Hemos confundido conciencia con branding. Las marcas la venden, los influencers la predican, las empresas la empaquetan en storytelling. El “bienestar” se volvió la nueva religión de las élites cansadas de sentirse culpables. Y como toda religión, tiene su liturgia: consumir sin culpa, ayudar sin tocar, meditar sin mirar. Pero la conciencia real no da buena foto. No es curada ni amable. Es incómoda, contradictoria, te obliga a renunciar al espejismo de pureza. Mientras el mundo espiritual de lujo cobra por el silencio, mientras las calles siguen gritando. Y no hay mantra que tape ese ruido.

Vivimos en un tiempo en el que la empatía se subcontrata. Pagamos para no sentir, donamos para no pensar, reposteamos para no mirar. Hemos hecho del privilegio una performance de bondad: un traje con culpa aromatizada. Lo invisible no es el lujo, sino la conciencia de quienes lo habitan.

El algoritmo y la textura de lo real

Lo que antes era un código de clase ahora es un filtro. El habitus (esa coreografía aprendida del privilegio) se ha vuelto replicable. Cualquiera con acceso a un algoritmo puede imitar el lujo invisible: feeds que respiran calma, playlists que huelen a madera, fotografías con luz de la Toscana. El capital simbólico ya no se hereda, se descarga.
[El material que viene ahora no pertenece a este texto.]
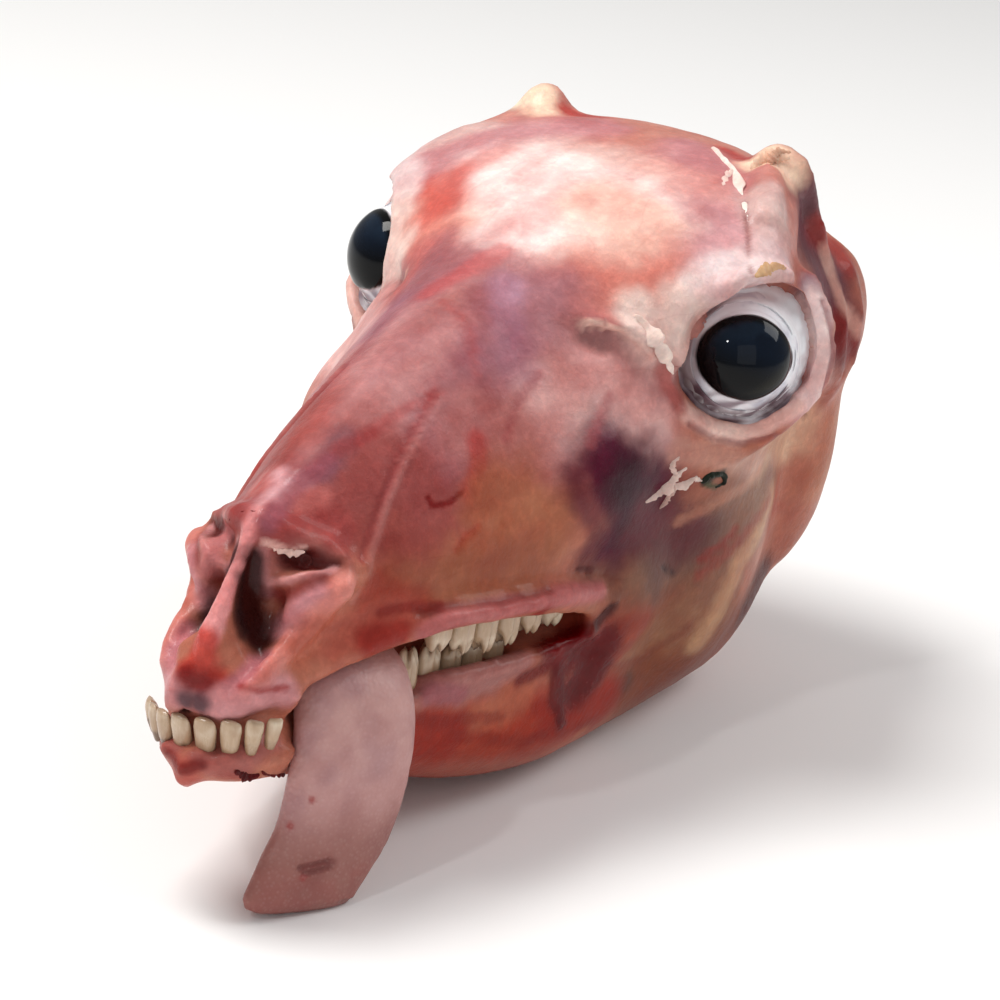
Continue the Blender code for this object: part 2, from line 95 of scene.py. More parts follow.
def linear(colour):  # sRGB 0-255 to linear, (c + 0.055) / 1.055 to the power 2.4
    c = np.asarray(colour, float) / 255
    return np.where(c <= 0.04045, c / 12.92, ((c + 0.055) / 1.055) ** 2.4)


def blend(colours, colour, share):  # colours + (colour - colours) share
    return colours + (linear(colour) - colours) * share


def smoothStep(t):  # 3t^2 - 2t^3, held to 0..1
    t = np.clip(t, 0, 1)
    return t * t * (3 - 2 * t)


def curveThrough(knots, count):  # cubic Hermite through the knots, mean slopes
    knots = np.asarray(knots, float)
    place = np.linspace(0, len(knots) - 1, count)
    i = np.clip(place.astype(int), 0, len(knots) - 2)
    t = (place - i)[:, None]
    slope = np.gradient(knots, axis=0)
    return (
        knots[i] * (1 + 2 * t) * (1 - t) ** 2
        + slope[i] * t * (1 - t) ** 2
        + knots[i + 1] * t * t * (3 - 2 * t)
        - slope[i + 1] * t * t * (1 - t)
    )


def softNoise(points, cell, seed):  # random lattice values mixed by 3t^2 - 2t^3, -1..1
    q = np.asarray(points, float) / cell
    base = np.floor(q).astype(np.int64)
    t = q - base
    t = t * t * (3 - 2 * t)
    total = np.zeros(len(q))
    for corner in np.ndindex(2, 2, 2):
        k = base + np.array(corner)
        h = (k[:, 0] * 73856093) ^ (k[:, 1] * 19349663) ^ (k[:, 2] * 83492791) ^ (seed * 2654435)
        h = ((h ^ (h >> 13)) * 1274126177) & 0x7FFFFFFF
        h = (h ^ (h >> 15)) & 0xFFFF
        weight = np.prod(np.where(np.array(corner) == 1, t, 1 - t), axis=1)
        total += weight * (h / 32767.5 - 1)
    return total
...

En la vida digital, todos podemos performar abundancia sin poseerla. Los viejos ricos tenían apellidos; los nuevos tienen curaduría. La estética del bienestar se volvió una interfaz: minimalismo como promesa, silencio como estilo, propósito como hashtag. Ya no hace falta tener una finca en el volcán o una casa en la playa para proyectar serenidad: basta una cámara, un filtro y un poco de storytelling emocional. Y ahí ocurre la mutación: cuando el performance del lujo se vuelve masivo, el poder necesita otro disfraz. Si todo puede parecer exclusivo, ¿qué queda para distinguirse?
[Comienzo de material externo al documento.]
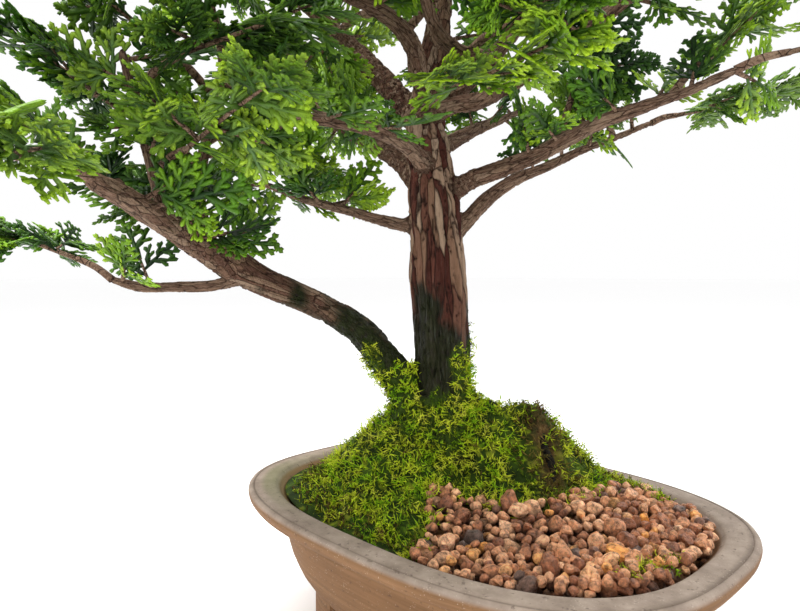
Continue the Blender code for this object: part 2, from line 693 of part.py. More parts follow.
def grow_sprays():
    """Find room for every twig and its spray: a list of (name, twig, foot, heading, normal, fans)."""
    rng = random.Random(SEED)
    paths = {name: limb_path(name) for name in LIMBS}
    taken = set()
    for path in paths.values():
        taken |= swollen(cubes(path_points(path)))
    sprays = []
    for name, (count, first, rise) in SPRAYS.items():
        for k in range(count):
            last = k == count - 1
            share = 1.0 if last else first + (1 - first) * k / (count - 1)
            place, radius, heading = point_on(paths[name], share)
            side = heading.cross(UP).normalized() * (1 if k % 2 else -1)
            for attempt in range(TRIES):
                aim = twig_aim(heading, side, rise, last, attempt, rng)
                reach = TWIG_LENGTH * rng.uniform(*TWIG_RANGE) * (LAST_TWIG if last else 1)
                twig, foot, out, normal, fans = try_spray(place, radius, aim, reach, rng)
                points = spray_points(foot, out, fans)
                clear = cubes(path_points(twig, radius + 2 * ROOM) + points)
                if not clear & taken and all(p.z > clear_height(p) for p in points):
                    taken |= swollen(clear)
                    sprays.append((f"spray_{name}_{k}", twig, foot, out, normal, fans))
                    break
    return sprays


def tube(name, path, roundness):
    """A limb as a bevelled curve, made into a closed mesh, with no material."""
    curve = bpy.data.curves.new(name, "CURVE")
    curve.dimensions = "3D"
    curve.bevel_depth = MM
    curve.bevel_resolution = roundness
    curve.use_fill_caps = True
    spline = curve.splines.new("POLY")
    spline.points.add(len(path) - 1)
    for point, (place, radius) in zip(spline.points, path):
        point.co = (*(place * MM), 1)
        point.radius = radius
    source = bpy.data.objects.new(name, curve)
    bpy.context.scene.collection.objects.link(source)
    graph = bpy.context.evaluated_depsgraph_get()
    mesh = bpy.data.meshes.new_from_object(source.evaluated_get(graph))
    bpy.data.objects.remove(source)
    bm = bmesh.new()
    bm.from_mesh(mesh)
    bpy.data.meshes.remove(mesh)
    bmesh.ops.remove_doubles(bm, verts=bm.verts, dist=MM / 100)
    bmesh.ops.scale(bm, vec=(1 / MM, 1 / MM, 1 / MM), verts=bm.verts)
    return add(name, bm, folder="cutters")


def make_wood(mat, sprays):
    """Both trunks, every limb, every twig and the buried base, grown as one piece."""
    rings = [root_ring(*section) for section in ROOT_BASE] + [root_ring(*ROOT_CROWN)]
    wood = add("wood", loft(rings), mat)
    pieces = [tube(name, limb_path(name), LIMB_ROUNDNESS.get(name, 1)) for name in LIMBS]
    pieces += [tube(f"twig_{name}", twig, TWIG_ROUNDNESS) for name, twig, *_ in sprays]
    unite(wood, pieces)
    return wood


def make_spray(mat, spray):
    """One spray: a slim stem that butts its twig, with three cut fans."""
    name, _, foot, heading, _, fans = spray
    start = foot + heading * GAP
    end = foot + heading * SPRAY_STEM
    stem = tube(name, [(start, SPRAY_RADIUS), (end, SPRAY_RADIUS * SPRAY_THINNING)], 0)
    blades = []
    for k, fan in enumerate(fans):
        bm = bmesh.new()
        face = bm.faces.new([bm.verts.new((along, across, 0)) for along, across in fan_outline()])
        bmesh.ops.triangulate(bm, faces=[face])
        flat = [(vert.co.x, vert.co.y) for vert in bm.verts]
        for vert, place in zip(bm.verts, fan_places(fan, flat)):
            vert.co = place
        blade = add(f"{name}_fan_{k}", bm, folder="cutters")
        shell = blade.modifiers.new("thickness", "SOLIDIFY")
        shell.thickness = FAN_THICK * MM
        shell.offset = 0
        apply_modifiers(blade)
        blades.append(blade)
    unite(stem, blades)
    stem.data.materials.clear()
    stem.data.materials.append(mat)
    bpy.data.collections["cutters"].objects.unlink(stem)
    bpy.data.collections["bonsai"].objects.link(stem)
    return stem


def centre():
    """Stand the whole bonsai over the origin by moving its empty."""
    parts = bpy.data.collections["bonsai"].objects
    corners = [obj.matrix_world @ Vector(corner) for obj in parts for corner in obj.bound_box]
    low = [min(c[i] for c in corners) for i in range(2)]
    high = [max(c[i] for c in corners) for i in range(2)]
    stand = bpy.data.objects.new("bonsai_stand", None)
    bpy.context.scene.collection.objects.link(stand)
    for obj in parts:
        obj.parent = stand
    stand.location = (-(low[0] + high[0]) / 2, -(low[1] + high[1]) / 2, 0)


def main():
    for obj in list(bpy.data.objects):
        bpy.data.objects.remove(obj)
    finishes = {name: material(name, colour, roughness) for name, (colour, roughness) in FINISHES.items()}
    sprays = grow_sprays()
    make_pot(finishes["pot_clay"])
    make_screens(finishes["screen_plastic"])
    make_soil(finishes["soil"])
    make_moss(finishes["moss"])
    make_gravel(finishes["gravel"])
    make_wood(finishes["bark"], sprays)
    for spray in sprays:
        make_spray(finishes["foliage"], spray)
    centre()
    for obj in bpy.data.collections["bonsai"].objects:
        obj.data.calc_loop_triangles()
        print(obj.name, len(obj.data.loop_triangles))


main()
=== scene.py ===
"""The looks of a hinoki cypress bonsai in a clay pot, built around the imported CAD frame.

Places and sizes are in millimetres in the pot's own frame: the pot's middle on X and Y, the table at z = 0.
The limbs and the sprays repeat the rule of the part's source, so each fine piece lies where its solid is.
"""
import math
import random

import bmesh
import bpy
import numpy as np
from mathutils import Matrix, Vector, noise


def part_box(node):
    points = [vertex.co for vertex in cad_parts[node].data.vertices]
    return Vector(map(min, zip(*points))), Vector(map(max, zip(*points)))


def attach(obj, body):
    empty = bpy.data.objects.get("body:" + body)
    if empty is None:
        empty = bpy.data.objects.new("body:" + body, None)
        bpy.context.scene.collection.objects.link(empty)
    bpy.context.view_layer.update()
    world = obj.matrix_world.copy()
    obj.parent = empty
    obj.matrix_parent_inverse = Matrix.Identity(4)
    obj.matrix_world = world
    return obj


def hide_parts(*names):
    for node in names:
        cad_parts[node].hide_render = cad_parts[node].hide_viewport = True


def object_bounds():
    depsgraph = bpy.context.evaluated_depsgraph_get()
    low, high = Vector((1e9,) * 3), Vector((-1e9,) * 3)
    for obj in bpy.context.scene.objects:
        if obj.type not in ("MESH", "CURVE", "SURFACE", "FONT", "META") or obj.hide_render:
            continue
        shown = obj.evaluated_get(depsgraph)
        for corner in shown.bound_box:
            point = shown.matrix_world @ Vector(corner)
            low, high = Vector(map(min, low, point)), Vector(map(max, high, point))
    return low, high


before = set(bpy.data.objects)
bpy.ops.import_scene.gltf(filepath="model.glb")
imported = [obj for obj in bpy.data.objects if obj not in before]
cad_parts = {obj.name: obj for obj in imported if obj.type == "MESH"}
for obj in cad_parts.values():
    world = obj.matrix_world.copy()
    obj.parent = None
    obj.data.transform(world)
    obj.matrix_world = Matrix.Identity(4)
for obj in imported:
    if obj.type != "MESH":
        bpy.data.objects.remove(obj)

CAD_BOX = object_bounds()
MM = 0.001
UP = Vector((0, 0, 1))
POT_LOW, POT_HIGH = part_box("pot")
POT_CENTRE = Vector(((POT_LOW.x + POT_HIGH.x) / 2, (POT_LOW.y + POT_HIGH.y) / 2, 0))

# The pot, from its CAD box
POT_LENGTH = round((POT_HIGH.x - POT_LOW.x) / MM, 1)
POT_WIDTH = round((POT_HIGH.y - POT_LOW.y) / MM, 1)
POT_HEIGHT = round(POT_HIGH.z / MM, 1)
POT_ROUNDNESS = 2.74
POT_STEPS = 200
LIP_WIDTH = 14.6
FLOOR_DEPTH = 55
UNDERSIDE_DEPTH = 62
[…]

Quizá la única forma de autenticidad que sobreviva sea la textura emocional del relato, esa vibración imperceptible que el algoritmo no puede copiar. En un mundo donde todo se ve perfecto, lo real será lo que se sienta imperfecto. El habitus no ha muerto; se está reescribiendo en clave digital. Ya no se transmite por apellido, sino por estética. Y el control ya no se ejerce desde el dinero, sino desde la narrativa: quién cuenta la historia, quién la cree, quién la monetiza. En esta economía del sentido, el lujo invisible evoluciona en su forma más sofisticada: la capacidad de parecer real.
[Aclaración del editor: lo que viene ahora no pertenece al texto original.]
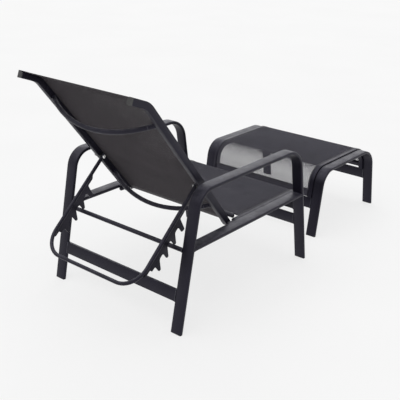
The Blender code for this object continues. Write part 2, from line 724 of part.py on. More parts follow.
# ---- footstool ----
def footstool(base):
    def one_side(name, sign):
        side_frame("stool_frame_" + name, stool, sign, STOOL_SHIFT, base)
        glide("stool_rear_foot_" + name, stool, False, sign, STOOL_SHIFT, base)
        glide("stool_front_foot_" + name, stool, True, sign, STOOL_SHIFT, base)
        cuts = [(Vector((0, 0, z)), Vector((0, 0, 1))) for z in rail_ends]
        line = stool.line(-STOOL_PROUD, rail_ends[1], rail_ends[0])[::-1]
        rail_between("stool_rail_" + name, line, sign, seat_rail_outer, STOOL_SHIFT, base, *cuts)

    tilt = TUBE_THIN / 2 * STOOL_REAR_LEAN + GAP       # a leaning bar's highest edge
    rail_ends = (STOOL_FRONT_BAR[1] + tilt, STOOL_REAR_BAR[1] + tilt)
    both_sides(one_side)
    inner = seat_rail_outer - SLING_RAIL_WIDE
    for end, heights, cloth_heights in (("rear", STOOL_REAR_BAR, STOOL_REAR_FABRIC_BAR),
                                        ("front", STOOL_FRONT_BAR, STOOL_FRONT_FABRIC_BAR)):
        front = end == "front"
        crossbar(f"stool_{end}_crossbar", stool, front, heights, frame_inner - GAP, TUBE_THIN,
                 TUBE_THIN / 2, STOOL_SHIFT, base)
        crossbar(f"stool_{end}_fabric_bar", stool, front, cloth_heights, inner - GAP, FABRIC_BAR_THIN,
                 FABRIC_BAR_THIN / 2 + 0.002 - STOOL_PROUD, STOOL_SHIFT, base)
    rear_hem, front_hem = STOOL_REAR_FABRIC_BAR[1] + 3 * GAP, STOOL_FRONT_FABRIC_BAR[1] + 3 * GAP
    line = stool.line(-STOOL_PROUD, rear_hem, front_hem)[::-1]
    sling("stool_sling", line, inner + STEP_WIDE - GAP, STOOL_SHIFT, base)


def centre_model():
    """Shift the whole model so that the origin is on the floor, under the middle of its box."""
    bpy.context.view_layer.update()
    pieces = [obj for obj in bpy.context.scene.objects if obj.type == "MESH" and not obj.hide_render]
    points = [obj.matrix_world @ v.co for obj in pieces for v in obj.data.vertices]
    low = Vector([min(p[i] for p in points) for i in range(3)])
    high = Vector([max(p[i] for p in points) for i in range(3)])
    shift = Vector(((low.x + high.x) / 2, (low.y + high.y) / 2, low.z))
    for obj in bpy.context.scene.objects:
        if obj.parent is None:
            obj.location -= shift
    return shift


back_pivot = axis_empty("back_pivot", (0.0, *hinge_place))
stay_swing = axis_empty("stay_swing", (0.0, *STAY_PIVOT), back_pivot)
stool_base = axis_empty("stool_base", (STOOL_SHIFT, STOOL_START, 0.0))
chair_frame()
seat()
backrest(back_pivot)
stay(stay_swing, back_pivot)
footstool(stool_base)
centre_model()
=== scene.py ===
"""Looks of the reclining sun lounger with its footstool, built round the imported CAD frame.

Metres, +Z up, the chair faces -Y, the sitter's left is +X.
"""
import math

import bmesh
import bpy
from mathutils import Matrix, Vector


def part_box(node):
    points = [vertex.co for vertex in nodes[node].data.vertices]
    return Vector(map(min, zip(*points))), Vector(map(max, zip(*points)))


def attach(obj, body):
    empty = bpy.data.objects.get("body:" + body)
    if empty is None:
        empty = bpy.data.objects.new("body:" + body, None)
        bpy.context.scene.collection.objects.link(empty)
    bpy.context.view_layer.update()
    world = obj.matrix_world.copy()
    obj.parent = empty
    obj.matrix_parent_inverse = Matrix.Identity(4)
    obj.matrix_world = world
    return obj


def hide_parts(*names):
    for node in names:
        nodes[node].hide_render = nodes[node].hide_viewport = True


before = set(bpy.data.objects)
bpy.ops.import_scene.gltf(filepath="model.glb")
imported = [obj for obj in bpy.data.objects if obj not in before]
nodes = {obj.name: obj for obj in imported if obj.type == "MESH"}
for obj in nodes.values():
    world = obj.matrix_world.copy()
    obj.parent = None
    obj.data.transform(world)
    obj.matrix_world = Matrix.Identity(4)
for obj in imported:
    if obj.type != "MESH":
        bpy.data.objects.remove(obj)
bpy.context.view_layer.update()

# ---- sizes ----
YARN_PITCH = 0.0017          # textilene mesh: yarn to yarn, both ways
YARN_WIDE = 0.00046
YARN_THICK = 0.0006
EDGE_BAND = 0.011            # opaque doubled edge along the rails
EDGE_GROOVE = 0.0028         # dark groove left between that edge and the rail
SEAT_SAG = 0.005
BACK_SAG = 0.004
STOOL_SAG = 0.004
STITCH_LENGTH = 0.0034
STITCH_PITCH = 0.0046
STITCH_RADIUS = 0.00042
STITCH_LEVEL = 0.00105       # sling's middle to the thread's middle, on both faces
STITCH_INSET = 0.004         # sling's edge to the first stitch of a hem's row
HEM_ROWS = (0.003, 0.008)    # rows of stitches, from a hem's inner edge
COLUMN_INSET = 0.003         # column of stitches, from the edge band's inner side
COLUMN_START = 0.002
COLUMN_END = 0.004
BAND_THICK = 0.0017          # doubled edge bands
HEM_THICK = 0.0019           # doubled end hems
BAND_COLUMNS = 2
HEM_COLUMNS = 6
MESH_LAP = 0.002             # the open mesh runs this far under the edge bands
STATION_STEP = 0.03          # longest stretch between two stations along a sling
SLEEVE_GROW = 0.0009         # a hem pocket stands this far outside its bar
SLEEVE_STEP = 0.004
SLEEVE_STEPS = 24
SLEEVE_INSET = 0.0015
PUCKER = 0.02
PUCKER_TURN = 1.9
BEAD_RADIUS = 0.0015
BEAD_OFFSET = 0.00015        # from the tube's end face to the bead's middle
BEAD_STEP = 0.0022
BEAD_SINK = 0.35             # share of the radius that lies in the corner
BEAD_RIPPLE = 0.16
BEAD_TURN = 2.4
SOCKET_WIDE = 0.42           # bolt heads: share of the head's radius
SOCKET_DEEP = 0.62           # share of the head's height
SMALL_HEAD = 0.0072          # heads under this radius take the first height, others the second
HEAD_TALL = (0.0040, 0.0050)
SHANK_RADIUS = 0.0040


# ---- materials ----
class Shader:
    """A node material around one Principled shader, with short names for the nodes it is made of."""

    def __init__(self, name):
        self.material = bpy.data.materials.new(name)
        self.material.use_nodes = True
        self.tree = self.material.node_tree
        self.out = self.tree.nodes["Principled BSDF"]
        self.place = self.add("ShaderNodeTexCoord").outputs["Object"]

    def add(self, kind, **settings):
        node = self.tree.nodes.new(kind)
        for key, value in settings.items():
            setattr(node, key, value)
        return node

    def feed(self, socket, value):
        if isinstance(value, bpy.types.NodeSocket):
            self.tree.links.new(value, socket)
        else:
            socket.default_value = value

    def set(self, name, value):
        self.feed(self.out.inputs[name], value)

    def noise(self, scale, detail=2.0, roughness=0.5, place=None):
        node = self.add("ShaderNodeTexNoise")
        self.feed(node.inputs["Vector"], place or self.place)
        node.inputs["Scale"].default_value = scale
        node.inputs["Detail"].default_value = detail
        node.inputs["Roughness"].default_value = roughness
        return node.outputs["Fac"]

    def stretch(self, scale):
        node = self.add("ShaderNodeMapping")
        self.feed(node.inputs["Vector"], self.place)
        node.inputs["Scale"].default_value = scale
        return node.outputs["Vector"]

    def span(self, value, low, high, to_low, to_high):
        node = self.add("ShaderNodeMapRange")
        self.feed(node.inputs["Value"], value)
        ends = (("From Min", low), ("From Max", high), ("To Min", to_low), ("To Max", to_high))
        for key, number in ends:
            node.inputs[key].default_value = number
        return node.outputs["Result"]

    def math(self, operation, a, b=0.0):
        node = self.add("ShaderNodeMath", operation=operation)
        self.feed(node.inputs[0], a)
        self.feed(node.inputs[1], b)
        return node.outputs[0]

    def mix(self, factor, a, b):
        node = self.add("ShaderNodeMix", data_type="RGBA")
        self.feed(node.inputs["Factor"], factor)
        self.feed(node.inputs["A"], a)
        self.feed(node.inputs["B"], b)
        return node.outputs["Result"]

    def bump(self, height, distance, strength=1.0, below=None):
        node = self.add("ShaderNodeBump")
        node.inputs["Strength"].default_value = strength
        node.inputs["Distance"].default_value = distance
        self.feed(node.inputs["Height"], height)
        if below is not None:
            self.feed(node.inputs["Normal"], below)
        return node.outputs["Normal"]

    def edges(self, radius, low, high):
        """From 0 on flat faces to 1 on sharp edges."""
        soft = self.add("ShaderNodeBevel", samples=4)
        soft.inputs["Radius"].default_value = radius
        true = self.add("ShaderNodeNewGeometry")
        dot = self.add("ShaderNodeVectorMath", operation="DOT_PRODUCT")
        self.feed(dot.inputs[0], soft.outputs["Normal"])
        self.feed(dot.inputs[1], true.outputs["Normal"])
        return self.span(dot.outputs["Value"], high, low, 0.0, 1.0)

    def upward(self):
        """From 0 on walls to 1 on faces that look up: where dust settles, and where the tops are painted
        lighter as painted light from above.
        """
        normal = self.add("ShaderNodeNewGeometry").outputs["Normal"]
        split = self.add("ShaderNodeSeparateXYZ")
        self.feed(split.inputs[0], normal)
        return self.span(split.outputs["Z"], 0.35, 0.95, 0.0, 1.0)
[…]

El retorno del lujo invisible

Tal vez el lujo invisible nunca fue el silencio, ni la calma, ni la estética depurada. Tal vez siempre fue la posibilidad de desconectarse del dolor sin perder reputación. Esa ha sido, desde el principio, la moneda más estable del privilegio. Ayer se expresaba en mayordomos y herencias; hoy en correos ignorados, demoras elegantes y donaciones automáticas.

El poder aprendió a volverse sutil, a disfrazarse de virtud, a medir su fuerza en likes y en la capacidad de no responder. Pero el problema de un mundo tan curado es que termina vacío. Cuando la abundancia se vuelve performance y la empatía un hashtag, solo queda la textura emocional del relato para distinguir lo humano de lo programado. La conciencia deja de ser moral y se vuelve estética: una fachada que pretende sensibilidad mientras evita el contacto. Y en esa distancia, en esa anestesia perfectamente editada, el alma se vuelve un algoritmo más.

El lujo invisible de hoy ya no consiste en tener dinero, sino en mantenerse a salvo de la realidad. Y quizá la única forma de rebelarse sea volver a sentir. Escuchar lo incómodo, ver lo que no combina con el feed, dejar de responder con calma cuando lo que arde es injusto. Porque si todo puede simularse, el último gesto de autenticidad será el temblor. La emoción sin filtro. La humanidad como disidencia.